We modeled the spatial and phylogenetic distribution of farming under four different modes of transmission: inheritance, inheritance plus diffusion, inheritance plus takeover, and inheritance plus diffusion and takeover. These models were replicated extensively (ca. 100k replicates per mode) and the resulting phylogenetic and spatial patterns were collectively used to train a random forest machine-learning algorithm to identify the most likely mode of transmission of any given simulation output. Once trained, the algorithm was used to determine which transmission mode most likely led to current phylogenetic and spatial distribution of farming among human cultures.
Results/Conclusions
The trained random forest algorithm was able to properly classify the transmission mode of any provided simulation with 59% accuracy, but demonstrated a particularly strong ability to distinguish between the diffusion and takeover models. In the relatively few instances where the algorithm misclassified transmission modes, it most frequently confused strict diffusion or takeover with the model including both processes or with the baseline model including only inheritance.

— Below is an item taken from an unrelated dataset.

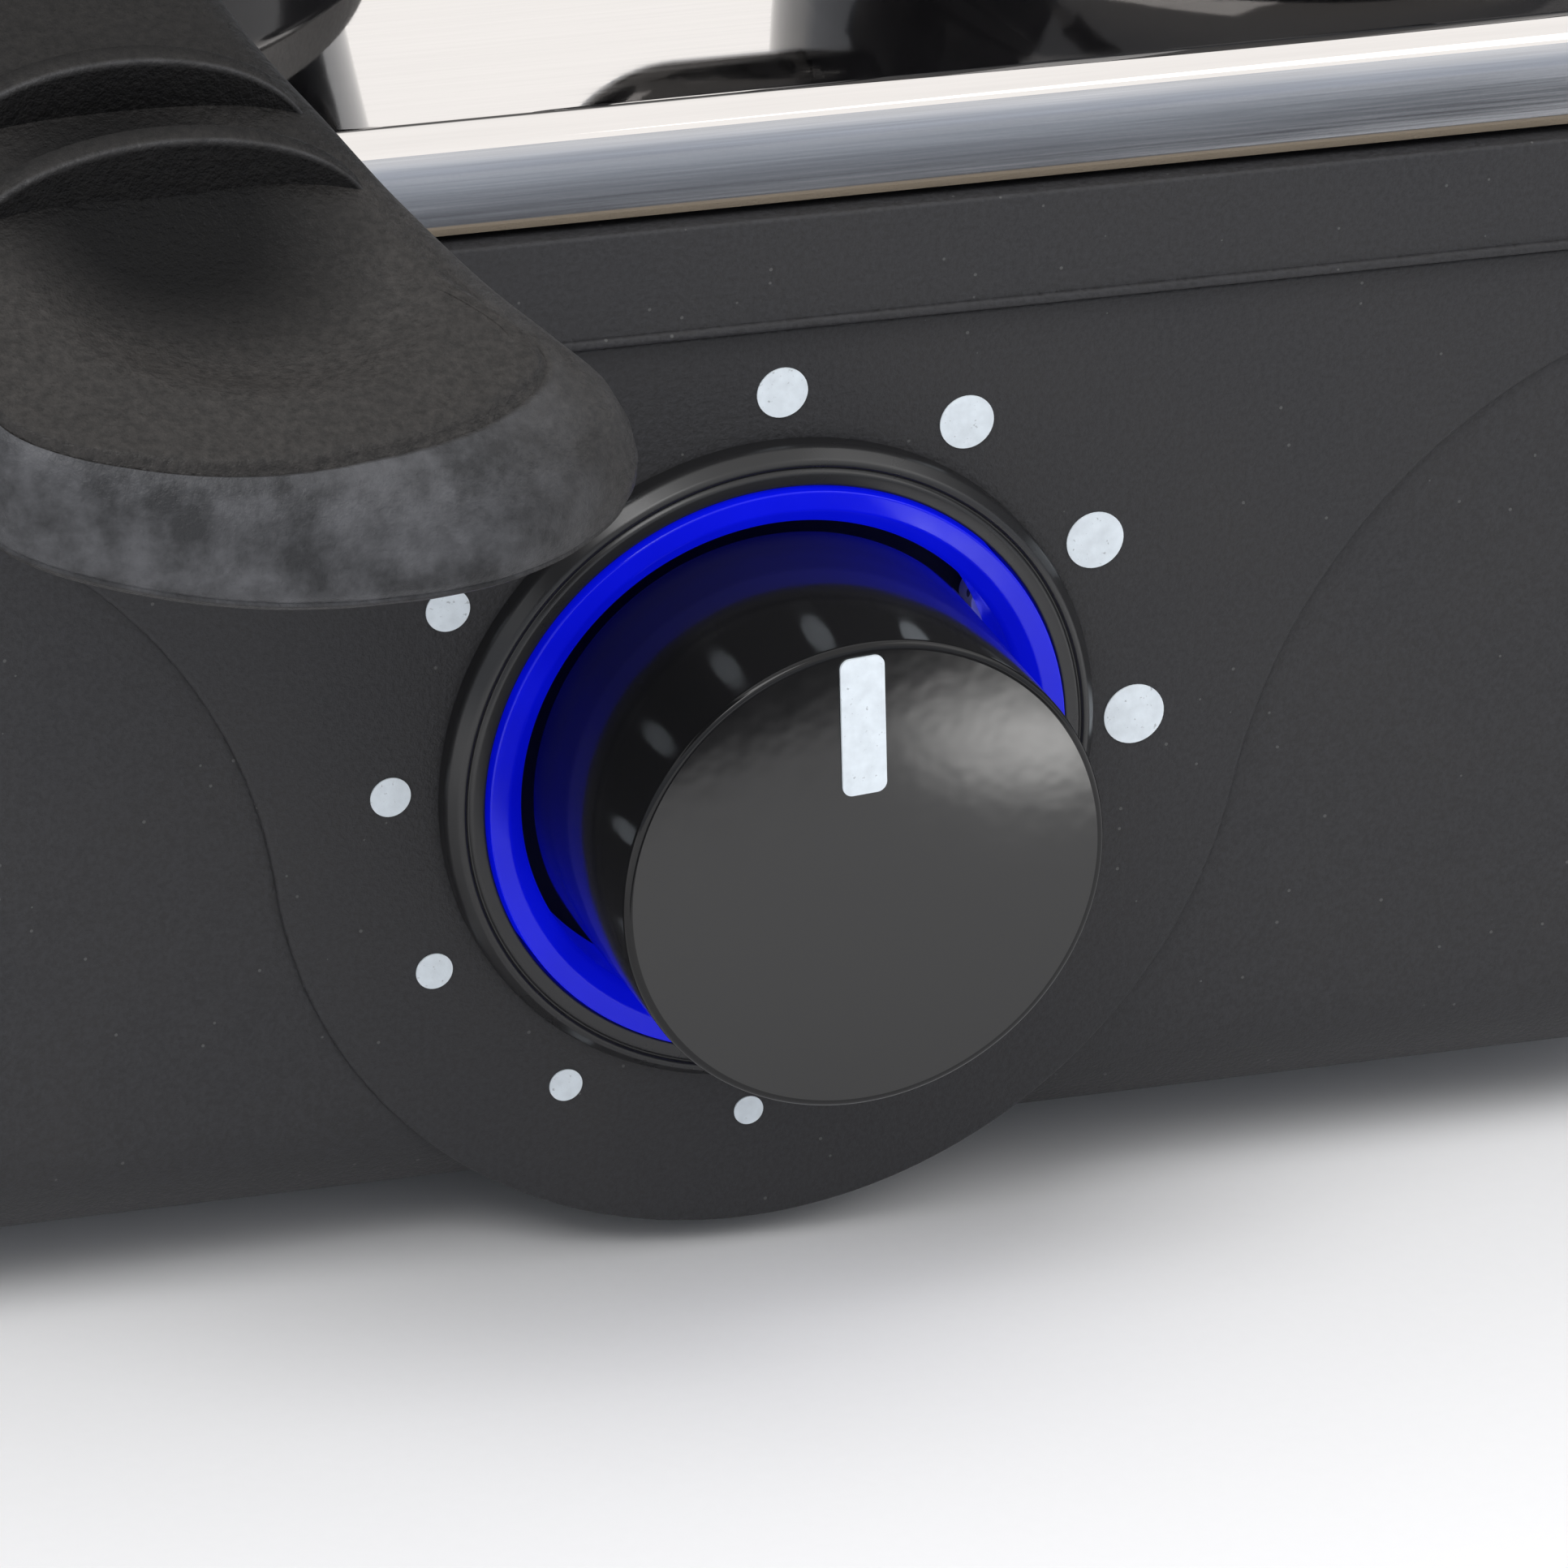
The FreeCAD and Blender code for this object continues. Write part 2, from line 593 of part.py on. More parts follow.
def section(y, half_width, half_height):
    """Closed superellipse across the handle."""
    points = []
    for k in range(16):
        angle = 2 * math.pi * k / 16
        across = math.copysign(abs(math.cos(angle)) ** 0.8, math.cos(angle))
        upward = math.copysign(abs(math.sin(angle)) ** 0.8, math.sin(angle))
        points.append(V(handle_offset(y) + half_width * across, y, handle_level(y) + half_height * upward))
    curve = Part.BSplineCurve()
    curve.interpolate(Points=points, PeriodicFlag=True)
    return Part.Wire([curve.toShape()])


tip = number("handle_tip")
stations = [(tip + 59, 9.8, 4.6), (tip + 41.5, 13.0, 4.8), (tip + 33.5, 15.4, 4.9),
            (tip + 26.5, 17.0, 4.9), (tip + 19.5, 18.9, 4.7), (tip + 13.5, 20.9, 4.5),
            (tip + 8.5, 21.8, 4.4), (tip + 5.5, 19.4, 4.2), (tip + 2.5, 14.0, 3.8),
            (tip + 0.8, 8.6, 3.0), (tip, 4.5, 2.0)]
grip = Part.makeLoft([section(*station) for station in stations], True, True)
fins = []
rise = number("fin_rise")
for y, half in ((tip + 33.5, 13.6), (tip + 26.5, 14.6)):
    disc = Part.makeCylinder(half, 2.0, V(handle_offset(y), y - 1, handle_level(y)), V(0, 1, 0))
    squash = FreeCAD.Matrix()
    squash.A33 = rise / half
    squash.A34 = handle_level(y) * (1 - rise / half)
    disc = disc.transformGeometry(squash)
    block = Part.makeBox(60, 10, 12, V(handle_offset(y) - 30, y - 4, handle_level(y) + 1))
    fins.append(disc.common(block))
screw_y = tip + 52.5
screw_spot = V(handle_offset(screw_y), screw_y, handle_level(screw_y))
slot = slanted(tip + 59.5, tip + 46, screw_spot.x, 6.2, 1.5)
screw_holes = [Part.makeCylinder(1.9, 8, screw_spot - V(0, 0, 8)),
               Part.makeCylinder(3.6, 4, screw_spot - V(0, 0, 7.6))]
keep("pan_handle", made("handle", grip.fuse(fins).cut([slot, *screw_holes])))
keep("handle_screw", turned([(0, -5.2), (2.2, -5.2), (3.4, -4.6), (3.4, -3.6), (1.8, -3.6), (1.8, -2.2),
                             (0, -2.2)], screw_spot.x, screw_y, screw_spot.z))
tang = slanted(number("large_y - large_radius") + 5, tip + 46.2, screw_spot.x, 6, 1.3)
pan_rest = V(number("large_x"), number("large_y"), number("deck_top + plate_rise + rest_gap"))
pan_outside = Part.makeCone(number("pan_base"), number("large_radius"), number("pan_depth"), pan_rest)
keep("pan_bracket", made("bracket", tang.cut(pan_outside)))

# ---- pot ----------------------------------------------------------------------------------------------
keep("pot_body", turned([(0, 0), ("pot_base", 0), ("pot_rim - 1.4", 6), ("pot_rim", 14),
                         ("pot_rim", "pot_depth - 2"), ("pot_rim + 1", "pot_depth"),
                         ("pot_rim - pot_wall", "pot_depth"), ("pot_rim - pot_wall", 14),
                         ("pot_rim - pot_wall - 1.6", 5), ("pot_base - 3", 2.6), (0, 2.6)],
                        "small_x", "small_y", "deck_top + plate_rise + rest_gap"))
pot_side = number("small_x - pot_rim")
pot_floor = number("deck_top + plate_rise + rest_gap")
pot_middle = number("small_y")
upper = pot_floor + 34
lower = pot_floor + 17
loop = tube([V(pot_side + 0.9, pot_middle, upper), V(pot_side - 15, pot_middle, upper),
             V(pot_side - 17, pot_middle, lower), V(pot_side + 0.9, pot_middle, lower)], 2.8)
loop = loop.cut(Part.makeCylinder(number("pot_rim"), 60, V(number("small_x"), pot_middle, pot_floor)))
keep("pot_handle", made("loop", loop))

# ---- checks and files ---------------------------------------------------------------------------------
doc.recompute()
for item in doc.Objects:
    if "Invalid" in item.State or "Error" in item.State:
        raise RuntimeError(f"{item.Label}: {item.State}")
os.makedirs("parts", exist_ok=True)
# Working heights count from a datum under the table; the written parts stand on the table at z = 0.
to_table = V(0, 0, -number("table"))
for label, item in nodes.items():
    if item.Shape.isNull() or not item.Shape.isValid() or not item.Shape.Solids:
        raise RuntimeError(f"{label} has no valid solid")
    item.Shape.translated(to_table).exportStep(f"parts/{label}.step")
    print(f"{label}: {len(item.Shape.Solids)} solids, {item.Shape.Volume:.0f} mm3")
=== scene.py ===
"""Looks of the table-top double hot plate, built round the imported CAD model.

Metres, +Z up, the front faces -Y.
"""
import math

import bmesh
import bpy
from mathutils import Matrix, Vector


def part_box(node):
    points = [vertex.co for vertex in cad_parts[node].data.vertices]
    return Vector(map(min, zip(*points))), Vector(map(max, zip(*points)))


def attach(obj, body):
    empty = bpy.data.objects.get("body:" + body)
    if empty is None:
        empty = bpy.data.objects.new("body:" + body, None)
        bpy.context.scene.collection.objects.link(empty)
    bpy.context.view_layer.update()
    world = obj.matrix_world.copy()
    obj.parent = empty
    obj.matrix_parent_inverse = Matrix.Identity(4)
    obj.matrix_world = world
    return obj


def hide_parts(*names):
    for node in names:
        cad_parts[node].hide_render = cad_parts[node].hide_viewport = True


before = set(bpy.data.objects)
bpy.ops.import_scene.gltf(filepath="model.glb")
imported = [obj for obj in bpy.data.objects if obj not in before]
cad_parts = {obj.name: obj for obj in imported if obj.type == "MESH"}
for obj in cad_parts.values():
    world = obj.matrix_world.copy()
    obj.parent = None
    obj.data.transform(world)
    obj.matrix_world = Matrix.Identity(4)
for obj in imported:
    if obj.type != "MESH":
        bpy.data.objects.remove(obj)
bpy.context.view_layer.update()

MM = 0.001
OUT = "out"  # lathe axis towards the viewer of the front
UP = "up"  # lathe axis straight up
AXIS_GAP = 0.001  # millimetres: the smallest radius of a lathed face, so that its middle isn't doubled

# Places that everything else is measured from.
dots_low, dots_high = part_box("dial_dots")
knob_low, knob_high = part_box("knob")
PANEL_Y = dots_high.y
DIAL = Vector(((knob_low.x + knob_high.x) / 2, PANEL_Y, (knob_low.z + knob_high.z) / 2))


def scaled(colour, share):
    """The same hue, lighter or darker."""
    return tuple(share * channel for channel in colour)


# ---- materials ----------------------------------------------------------------------------------------
class Paint:
    """One node material under construction."""

    def __init__(self, name, colour, roughness, metallic=0.0, **sockets):
        self.material = bpy.data.materials.new(name)
        self.material.use_nodes = True
        self.tree = self.material.node_tree
        self.shader = self.tree.nodes["Principled BSDF"]
        self.shader.inputs["Base Color"].default_value = (*colour, 1.0)
        self.shader.inputs["Roughness"].default_value = roughness
        self.shader.inputs["Metallic"].default_value = metallic
        for socket, value in sockets.items():
            self.shader.inputs[socket.replace("_", " ")].default_value = value
        self.place = self.node("ShaderNodeTexCoord").outputs["Object"]

    def node(self, kind, **settings):
        item = self.tree.nodes.new(kind)
        for key, value in settings.items():
            setattr(item, key, value)
        return item

    def feed(self, item, **links):
        """Sets or links a node's inputs by name."""
        for key, value in links.items():
            socket = item.inputs[int(key[1:])] if key[0] == "_" else item.inputs[key.replace("_", " ")]
            if isinstance(value, bpy.types.NodeSocket):
                self.tree.links.new(value, socket)
            else:
                socket.default_value = value
        return item

    def stretched(self, scale):
        mapping = self.feed(self.node("ShaderNodeMapping"), Vector=self.place, Scale=scale)
        return mapping.outputs["Vector"]

    def noise(self, scale, detail=3.0, roughness=0.55, vector=None):
        item = self.feed(self.node("ShaderNodeTexNoise"), Vector=vector or self.place, Scale=scale,
                         Detail=detail, Roughness=roughness)
        return item.outputs["Fac"]

    def ramp(self, factor, stops):
        item = self.feed(self.node("ShaderNodeValToRGB"), Fac=factor)
        points = item.color_ramp.elements
        while len(points) < len(stops):
            points.new(0.5)
        for point, (place, value) in zip(points, stops):
            point.position = place
            point.color = (*value, 1.0) if isinstance(value, tuple) else (value, value, value, 1.0)
        return item.outputs["Color"]

    def mix(self, factor, first, second):
        item = self.node("ShaderNodeMix", data_type="RGBA")
        sockets = (item.inputs[0], item.inputs[6], item.inputs[7])
        for socket, value in zip(sockets, (factor, first, second)):
            if isinstance(value, bpy.types.NodeSocket):
                self.tree.links.new(value, socket)
            else:
                socket.default_value = (*value, 1.0) if isinstance(value, tuple) else value
        return item.outputs[2]

    def maths(self, operation, first, second):
        item = self.node("ShaderNodeMath", operation=operation)
        return self.feed(item, _0=first, _1=second).outputs[0]

    def bump(self, height, distance):
        item = self.feed(self.node("ShaderNodeBump"), Height=height, Distance=distance, Strength=1.0)
        return item.outputs["Normal"]

    def colour(self, value):
        self.feed(self.shader, Base_Color=value)

    def rough(self, value):
        self.feed(self.shader, Roughness=value)

    def normal(self, value):
        self.feed(self.shader, Normal=value)


def mirror(name, colour):
    """Polished sheet with a trace of waviness and hairlines."""
    paint = Paint(name, colour, 0.02, 1.0)
    hair = paint.noise(1.0, 4.0, 0.6, paint.stretched((60.0, 2600.0, 2600.0)))
    paint.rough(paint.ramp(hair, [(0.3, 0.015), (0.8, 0.05)]))
    hairline = paint.ramp(hair, [(0.3, 0.0), (0.8, 1.0)])
    paint.colour(paint.mix(hairline, colour, scaled(colour, 0.95)))
    paint.normal(paint.bump(paint.noise(18.0, 1.0), 0.00002))
    return paint.material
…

When applied to the current spatial and phylogenetic distribution of farming across human societies, our random forest algorithm unambiguously suggests that the most likely mechanism behind the spread of farming was strict cultural diffusion. We interpret this result as indicative of the different timescales at which the two hypotheses for the spread of agriculture operate. Diffusion predominates because it can potentially occur immediately after the origins of domestication. In contrast, takeover is likely to require some time for domesticating societies to accumulate enough resources and organizational skills as to gain a competitive advantage over others. More broadly, our results indicate that a combination of process-based modeling and summary statistics can help elucidate the mechanisms that drove current patterns of trait diversity even under high levels of uncertainty in model parameters.